▶ [YOUR INSTRUCTIONS]: Tally each line where the word "frame" occurs, then give only the total.

▶ [DATA BLOCK]:
● ● ●
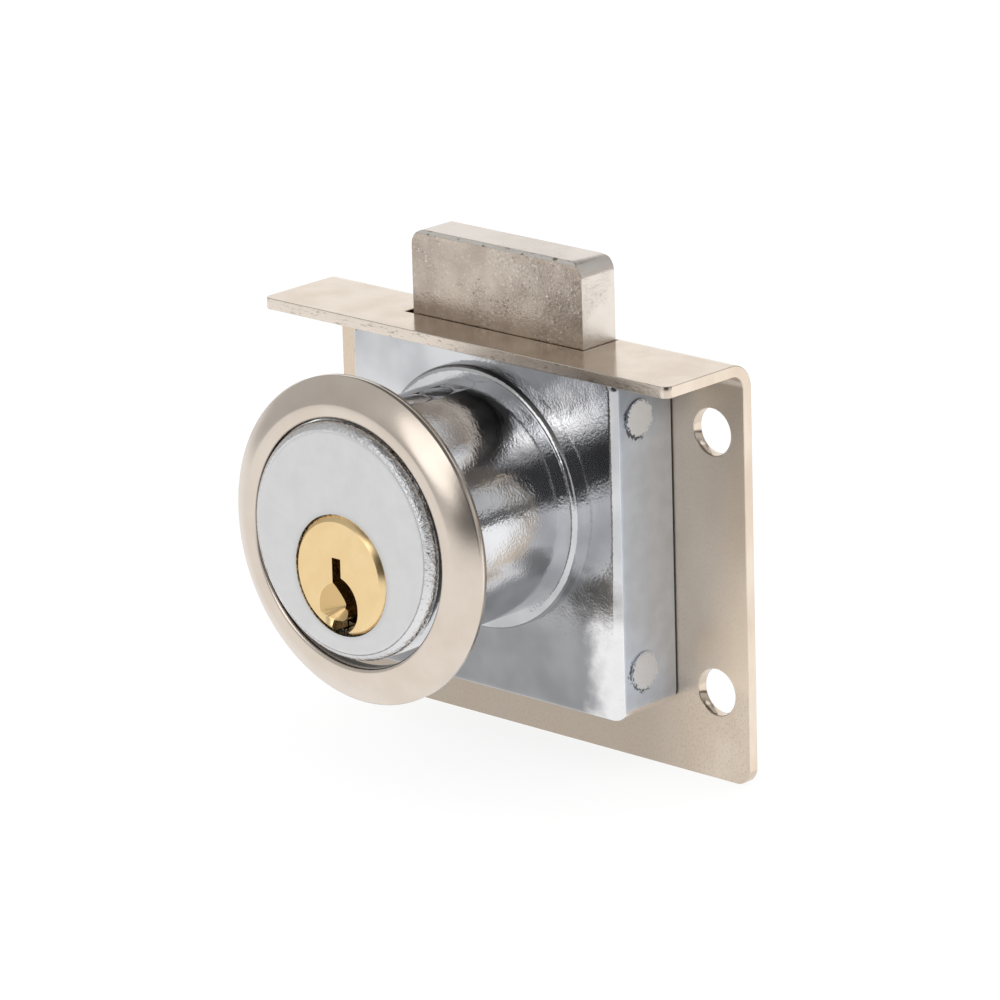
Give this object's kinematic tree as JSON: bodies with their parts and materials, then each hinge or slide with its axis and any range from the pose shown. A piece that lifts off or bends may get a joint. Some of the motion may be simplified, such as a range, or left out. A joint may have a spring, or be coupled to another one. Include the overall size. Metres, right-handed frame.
{
  "type": "cabinet lock",
  "caption": "Half-mortise cabinet lock: a round-barrelled pin cylinder that lifts a flat bolt through the flange of its angled mounting plate.",
  "frame": {"origin": "on the barrel's axis, in the plane of the mounting plate's front face, which lies against the back of the board", "axes": "-Y runs out of the front of the lock along the barrel, +Z is the way the bolt rises, and +X is to the right seen from the front"},
  "size_m": [0.05, 0.0278, 0.048],
  "materials": {
    "plate_nickel": "nickel-plated steel sheet, finely rubbed upright",
    "chrome_casting": "bright chrome plating over a slightly rippled zinc casting",
    "bolt_nickel": "nickel-plated, satin faces with soft edges",
    "plug_brass": "turned brass, satin face with a bright bevel",
    "cam_steel": "plain turned steel",
    "ring_nickel": "polished nickel plating",
    "pin_brass": "turned brass",
    "pin_steel": "ground steel",
    "spring_steel": "drawn spring wire"
  },
  "bodies": {
    "housing": {"mounting_plate": "plate_nickel", "case": "chrome_casting", "chamber_caps": "chrome_casting", "pin_spring_1": "spring_steel", "pin_spring_2": "spring_steel", "pin_spring_3": "spring_steel", "pin_spring_4": "spring_steel", "pin_spring_5": "spring_steel"},
    "plug": {"plug": "plug_brass", "cam": "cam_steel"},
    "bolt": {"bolt": "bolt_nickel"},
    "trim_ring": {"trim_ring": "ring_nickel"},
    "key_pin_1": {"key_pin_1": "pin_brass"},
    "driver_pin_1": {"driver_pin_1": "pin_steel"},
    "key_pin_2": {"key_pin_2": "pin_brass"},
    "driver_pin_2": {"driver_pin_2": "pin_steel"},
    "key_pin_3": {"key_pin_3": "pin_brass"},
    "driver_pin_3": {"driver_pin_3": "pin_steel"},
    "key_pin_4": {"key_pin_4": "pin_brass"},
    "driver_pin_4": {"driver_pin_4": "pin_steel"},
    "key_pin_5": {"key_pin_5": "pin_brass"},
    "driver_pin_5": {"driver_pin_5": "pin_steel"}
  },
  "joints": [
    {"name": "plug_turn", "type": "hinge", "parent": "housing", "child": "plug", "pos_m": [0, 0, -0.00305], "axis": [0, 1, 0], "range_deg": [0, 180]},
    {"name": "bolt_slide", "type": "slide", "parent": "housing", "child": "bolt", "axis": [0, 0, 1], "range_m": [-0.008, 0]},
    {"name": "trim_ring_slide", "type": "slide", "parent": "housing", "child": "trim_ring", "axis": [0, 1, 0], "range_m": [-0.025, 0.0132]},
    {"name": "key_pin_1_slide", "type": "slide", "parent": "plug", "child": "key_pin_1", "axis": [0, 0, 1], "range_m": [-0.00261, 0]},
    {"name": "key_pin_2_slide", "type": "slide", "parent": "plug", "child": "key_pin_2", "axis": [0, 0, 1], "range_m": [-0.00181, 0]},
    {"name": "key_pin_3_slide", "type": "slide", "parent": "plug", "child": "key_pin_3", "axis": [0, 0, 1], "range_m": [-0.00221, 0]},
    {"name": "key_pin_4_slide", "type": "slide", "parent": "plug", "child": "key_pin_4", "axis": [0, 0, 1], "range_m": [-0.00141, 0]},
    {"name": "key_pin_5_slide", "type": "slide", "parent": "plug", "child": "key_pin_5", "axis": [0, 0, 1], "range_m": [-0.00241, 0]},
    {"name": "driver_pin_1_slide", "type": "slide", "parent": "housing", "child": "driver_pin_1", "axis": [0, 0, 1], "range_m": [0, 0.0016], "stiffness_N_per_m": 300, "springref_m": -0.0015, "deforming": ["pin_spring_1"]},
    {"name": "driver_pin_2_slide", "type": "slide", "parent": "housing", "child": "driver_pin_2", "axis": [0, 0, 1], "range_m": [0, 0.0016], "stiffness_N_per_m": 300, "springref_m": -0.0015, "deforming": ["pin_spring_2"]},
    {"name": "driver_pin_3_slide", "type": "slide", "parent": "housing", "child": "driver_pin_3", "axis": [0, 0, 1], "range_m": [0, 0.0016], "stiffness_N_per_m": 300, "springref_m": -0.0015, "deforming": ["pin_spring_3"]},
    {"name": "driver_pin_4_slide", "type": "slide", "parent": "housing", "child": "driver_pin_4", "axis": [0, 0, 1], "range_m": [0, 0.0016], "stiffness_N_per_m": 300, "springref_m": -0.0015, "deforming": ["pin_spring_4"]},
    {"name": "driver_pin_5_slide", "type": "slide", "parent": "housing", "child": "driver_pin_5", "axis": [0, 0, 1], "range_m": [0, 0.0016], "stiffness_N_per_m": 300, "springref_m": -0.0015, "deforming": ["pin_spring_5"]}
  ],
  "couplings": [
    {"joint": "bolt_slide", "follows": "plug_turn", "m_per_rad": -0.002546}
  ]
}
● ● ●
▶ [ANSWER]: 2